---------- The data ----------

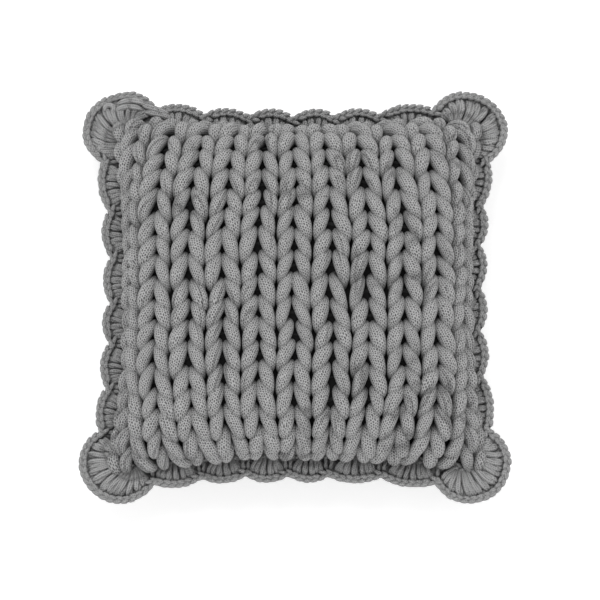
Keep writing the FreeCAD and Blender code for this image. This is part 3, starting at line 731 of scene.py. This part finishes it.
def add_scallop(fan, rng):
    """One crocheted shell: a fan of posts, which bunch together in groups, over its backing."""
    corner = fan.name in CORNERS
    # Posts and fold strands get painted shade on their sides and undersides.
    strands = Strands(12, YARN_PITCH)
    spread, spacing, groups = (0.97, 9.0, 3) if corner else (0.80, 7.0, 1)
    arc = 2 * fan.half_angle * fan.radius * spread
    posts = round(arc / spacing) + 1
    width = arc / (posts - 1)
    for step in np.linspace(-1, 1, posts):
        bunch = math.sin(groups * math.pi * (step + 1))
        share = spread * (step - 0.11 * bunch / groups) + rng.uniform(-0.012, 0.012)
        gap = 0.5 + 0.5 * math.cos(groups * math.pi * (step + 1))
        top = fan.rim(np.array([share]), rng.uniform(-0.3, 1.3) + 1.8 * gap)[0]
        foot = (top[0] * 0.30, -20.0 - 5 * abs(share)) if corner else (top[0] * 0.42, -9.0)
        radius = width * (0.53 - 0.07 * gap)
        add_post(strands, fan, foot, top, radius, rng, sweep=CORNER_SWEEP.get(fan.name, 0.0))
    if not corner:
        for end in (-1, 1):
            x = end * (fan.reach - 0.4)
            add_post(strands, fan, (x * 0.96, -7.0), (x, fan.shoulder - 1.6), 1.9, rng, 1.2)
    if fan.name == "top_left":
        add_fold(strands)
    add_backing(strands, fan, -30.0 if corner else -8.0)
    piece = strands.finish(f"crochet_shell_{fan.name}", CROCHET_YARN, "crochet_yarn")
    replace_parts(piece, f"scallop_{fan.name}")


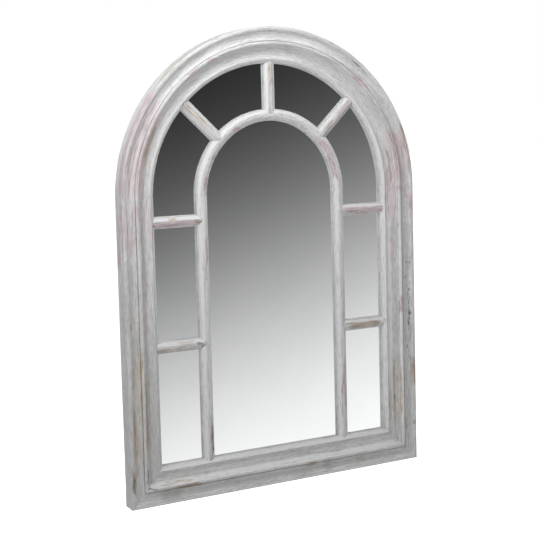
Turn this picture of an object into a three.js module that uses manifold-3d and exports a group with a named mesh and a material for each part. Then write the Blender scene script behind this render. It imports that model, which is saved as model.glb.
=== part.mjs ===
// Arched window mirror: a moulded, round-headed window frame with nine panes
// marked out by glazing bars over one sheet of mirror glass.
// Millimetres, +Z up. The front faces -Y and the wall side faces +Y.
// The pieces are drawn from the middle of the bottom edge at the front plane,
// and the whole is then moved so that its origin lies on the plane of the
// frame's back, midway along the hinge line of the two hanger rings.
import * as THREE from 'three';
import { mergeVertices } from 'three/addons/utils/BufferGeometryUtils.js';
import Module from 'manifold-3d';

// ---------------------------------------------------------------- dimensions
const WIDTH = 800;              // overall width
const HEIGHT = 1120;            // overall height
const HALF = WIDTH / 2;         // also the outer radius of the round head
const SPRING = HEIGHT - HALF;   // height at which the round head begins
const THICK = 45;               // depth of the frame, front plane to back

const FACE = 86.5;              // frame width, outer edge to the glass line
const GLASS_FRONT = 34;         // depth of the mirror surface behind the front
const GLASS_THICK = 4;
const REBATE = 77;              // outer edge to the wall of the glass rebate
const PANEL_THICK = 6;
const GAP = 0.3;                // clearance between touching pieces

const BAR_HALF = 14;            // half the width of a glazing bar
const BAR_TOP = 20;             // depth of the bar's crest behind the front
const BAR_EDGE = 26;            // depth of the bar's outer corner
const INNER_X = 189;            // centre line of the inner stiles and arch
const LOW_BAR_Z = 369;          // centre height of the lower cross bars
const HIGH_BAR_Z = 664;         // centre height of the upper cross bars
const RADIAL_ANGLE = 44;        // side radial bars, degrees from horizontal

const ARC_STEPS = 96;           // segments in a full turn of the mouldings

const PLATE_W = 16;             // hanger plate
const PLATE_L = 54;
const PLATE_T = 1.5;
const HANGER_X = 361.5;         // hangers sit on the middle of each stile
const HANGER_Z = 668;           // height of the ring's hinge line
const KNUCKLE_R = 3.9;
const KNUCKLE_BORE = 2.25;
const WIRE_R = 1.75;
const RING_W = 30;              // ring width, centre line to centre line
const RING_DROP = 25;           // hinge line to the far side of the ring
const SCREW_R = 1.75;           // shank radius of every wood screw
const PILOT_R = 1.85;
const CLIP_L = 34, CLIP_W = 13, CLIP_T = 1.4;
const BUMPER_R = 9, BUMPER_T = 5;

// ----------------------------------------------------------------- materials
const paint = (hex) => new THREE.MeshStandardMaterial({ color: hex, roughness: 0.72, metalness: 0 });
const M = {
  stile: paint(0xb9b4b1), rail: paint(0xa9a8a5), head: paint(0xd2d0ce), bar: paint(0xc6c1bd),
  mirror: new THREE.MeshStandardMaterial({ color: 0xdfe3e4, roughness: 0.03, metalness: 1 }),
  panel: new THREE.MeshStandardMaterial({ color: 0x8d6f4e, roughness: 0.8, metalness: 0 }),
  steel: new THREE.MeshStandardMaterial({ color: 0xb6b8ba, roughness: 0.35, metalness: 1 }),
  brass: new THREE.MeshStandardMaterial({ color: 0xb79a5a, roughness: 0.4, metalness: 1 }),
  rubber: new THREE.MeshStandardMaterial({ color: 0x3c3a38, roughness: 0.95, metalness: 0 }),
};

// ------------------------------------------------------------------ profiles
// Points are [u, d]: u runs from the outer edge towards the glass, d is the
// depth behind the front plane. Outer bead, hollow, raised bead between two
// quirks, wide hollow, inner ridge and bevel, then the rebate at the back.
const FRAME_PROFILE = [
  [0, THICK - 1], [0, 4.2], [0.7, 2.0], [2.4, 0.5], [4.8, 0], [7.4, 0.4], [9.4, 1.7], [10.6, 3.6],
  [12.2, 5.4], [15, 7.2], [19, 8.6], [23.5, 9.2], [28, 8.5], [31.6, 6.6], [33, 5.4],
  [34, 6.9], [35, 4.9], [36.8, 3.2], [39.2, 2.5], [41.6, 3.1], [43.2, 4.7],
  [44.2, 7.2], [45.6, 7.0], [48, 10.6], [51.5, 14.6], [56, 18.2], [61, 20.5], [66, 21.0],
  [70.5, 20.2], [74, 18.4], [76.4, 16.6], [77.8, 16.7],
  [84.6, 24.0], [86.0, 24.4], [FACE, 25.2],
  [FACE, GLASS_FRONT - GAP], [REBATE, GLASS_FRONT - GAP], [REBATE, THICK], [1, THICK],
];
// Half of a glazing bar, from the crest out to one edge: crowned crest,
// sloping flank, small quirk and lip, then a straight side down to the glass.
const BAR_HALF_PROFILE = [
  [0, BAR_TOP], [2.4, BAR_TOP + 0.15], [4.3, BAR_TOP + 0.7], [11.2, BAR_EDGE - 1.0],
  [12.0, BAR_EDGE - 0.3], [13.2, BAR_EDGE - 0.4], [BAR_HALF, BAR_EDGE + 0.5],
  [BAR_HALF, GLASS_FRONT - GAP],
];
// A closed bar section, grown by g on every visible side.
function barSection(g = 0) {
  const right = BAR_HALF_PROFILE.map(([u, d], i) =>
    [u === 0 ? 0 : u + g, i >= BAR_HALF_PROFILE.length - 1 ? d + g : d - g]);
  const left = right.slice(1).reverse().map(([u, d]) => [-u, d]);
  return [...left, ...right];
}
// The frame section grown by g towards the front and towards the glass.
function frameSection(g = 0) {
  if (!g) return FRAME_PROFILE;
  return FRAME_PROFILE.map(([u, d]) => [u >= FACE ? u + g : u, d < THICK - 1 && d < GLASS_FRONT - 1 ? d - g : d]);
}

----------

Your objective:
Extract from the material all lines containing the string "manifold".

Written answer:
Turn this picture of an object into a three.js module that uses manifold-3d and exports a group with a named mesh and a material for each part. Then write the Blender scene script behind this render. It imports that model, which is saved as model.glb.
import Module from 'manifold-3d';